The report comes about 10 months after Anthropic was sued by Universal Music and two other labels that alleged that the AI firm scraped the record companies’ artists’ songs without consent and used them to create “identical or nearly identical copies of those lyrics” using the generative AI chatbot Claude.
“This copyrighted material is not free for the taking simply because it can be found on the internet,” the filing said, arguing that Anthropic had “never even attempted” to license the songs.
Anthropic is not the only AI company to face a lawsuit from authors and publishers.
OpenAI and Microsoft were sued in June by the Center for Investigative Reporting (CIR), the nonprofit news organization that produces Mother Jones and Reveal, which alleged that the companies committed copyright violations.

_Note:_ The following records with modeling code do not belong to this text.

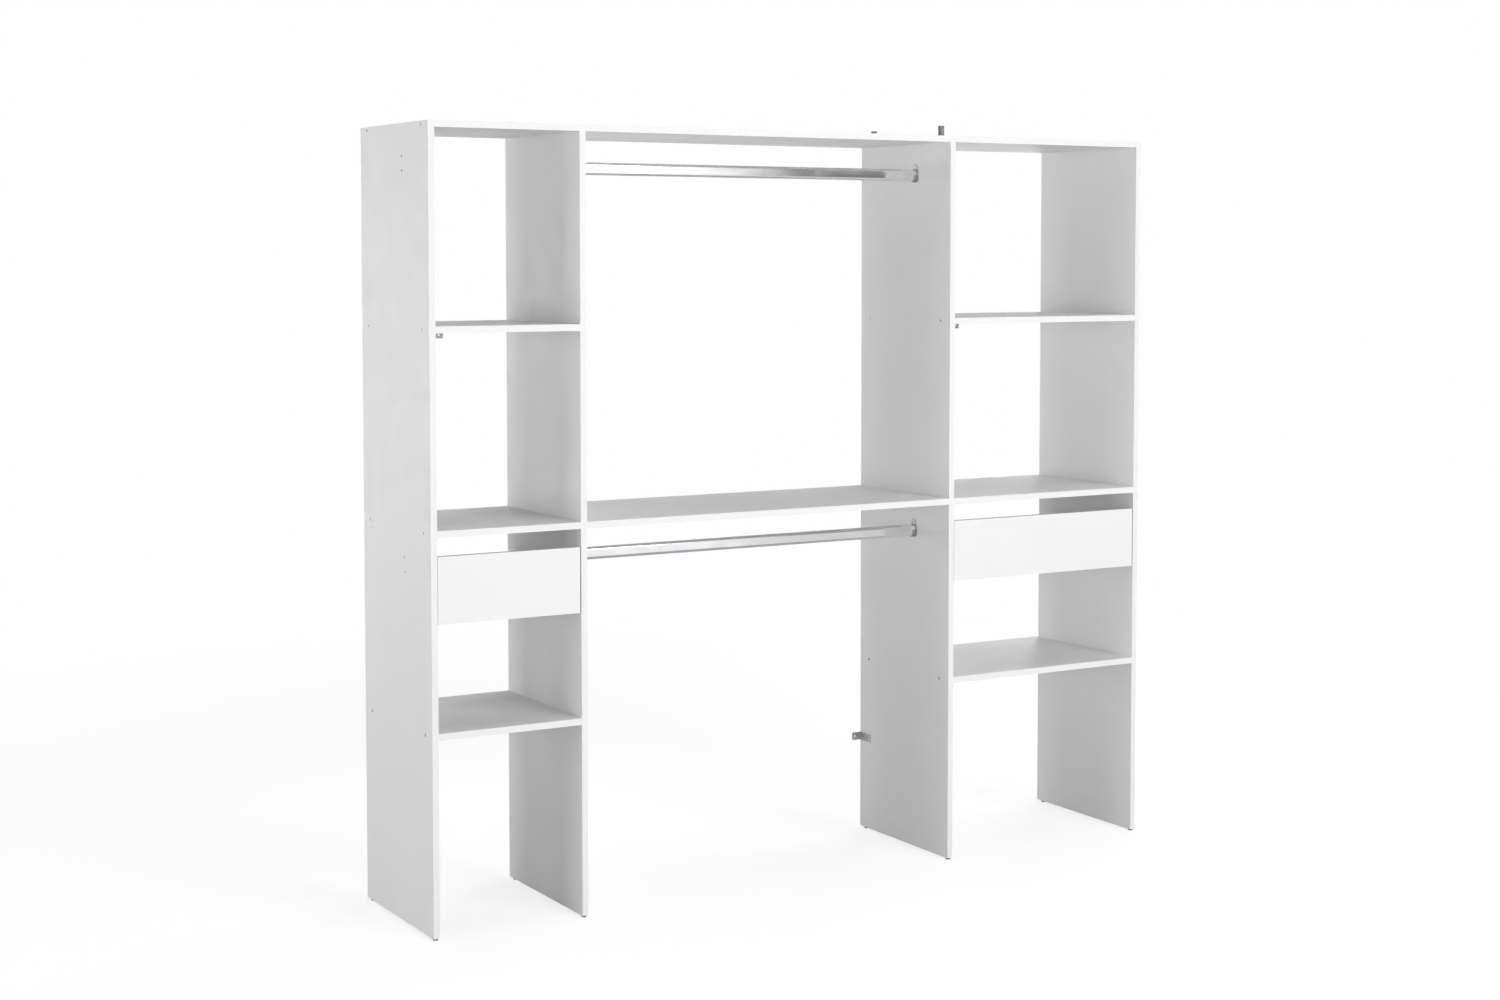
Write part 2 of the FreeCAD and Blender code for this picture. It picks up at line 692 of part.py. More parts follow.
def slide(name, face, side, screws):
    """Profile under the drawer side, with a flange over the front roller and a roller at its rear."""
    sign = "" if side > 0 else "-"
    step = "+" if side > 0 else "-"
    web = "(runner_gap - runner_sheet)"
    tip = "(runner_sheet + runner_gap_side)"
    strip = doc.addObject("PartDesign::Body", f"{name}_strip")
    profile = outline(strip, f"{name}_outline", "XZ_Plane", [
        (f"{sign}{tip}", SLIDE_FLANGE),
        (f"{sign}{web}", SLIDE_FLANGE),
        (f"{sign}{web}", "-runner_sheet"),
        (f"{sign}(runner_gap + box_board)", "-runner_sheet"),
        (f"{sign}(runner_gap + box_board)", "0"),
        (f"{sign}runner_gap", "0"),
        (f"{sign}runner_gap", f"{SLIDE_FLANGE} + runner_sheet"),
        (f"{sign}{tip}", f"{SLIDE_FLANGE} + runner_sheet"),
    ])
    pad(strip, f"{name}_pad", profile, "box_length", backwards=True)
    place(strip, (face, BOX_START, BOX_BOTTOM))
    pin = axle(f"{name}_axle", f"({face} {step} runner_gap)", REAR_ROLLER_Y, REAR_ROLLER_Z, -side)
    body = fuse(f"{name}_body", [strip] + pin)
    node(name, cut(f"{name}_piece", body, copies(f"{name}_screw_hole", screw_hole, screws)))
    roller_x = f"{face} {step} ({web} - roller_side_gap)"
    roller(f"{name}_roller", roller_x, REAR_ROLLER_Y, REAR_ROLLER_Z, -side)


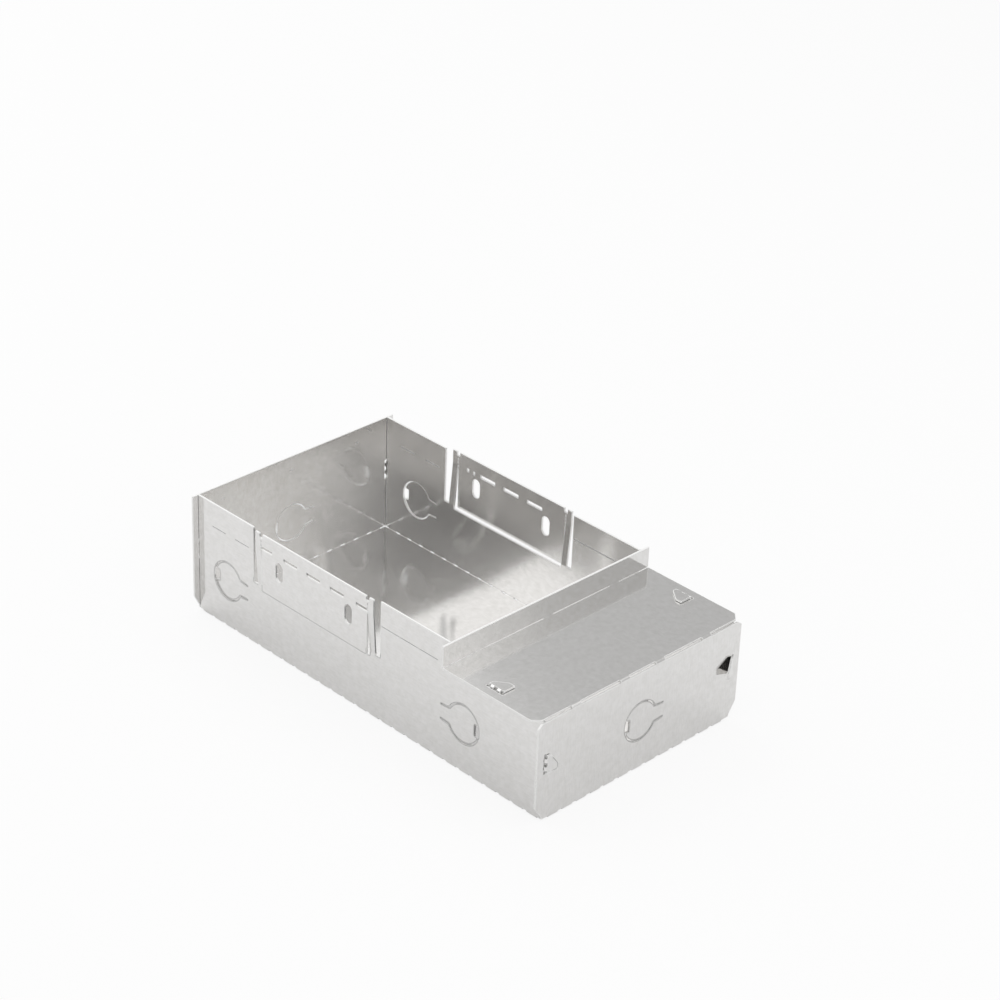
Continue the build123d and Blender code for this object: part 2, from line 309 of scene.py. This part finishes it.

An OpenAI spokesperson told PYMNTS at the time: “We are working collaboratively with the news industry and partnering with global news publishers to display their content in our products like ChatGPT, including summaries, quotes and attribution, to drive traffic back to the original articles.”
OpenAI and Microsoft were also targeted with a proposed class action lawsuit filed in January. In that suit, nonfiction authors Nicholas Basbanes and Nicholas Gage alleged that the companies violated their copyrights by improperly using their works to train AI models, including the chatbot ChatGPT and other AI-based services.
AI infringement issues are escalating as companies increasingly use copyrighted materials to train sophisticated algorithms without the creators’ consent, PYMNTS reported in March. Experts say the problem underscores the need for clearer guidelines and protections in the field of AI.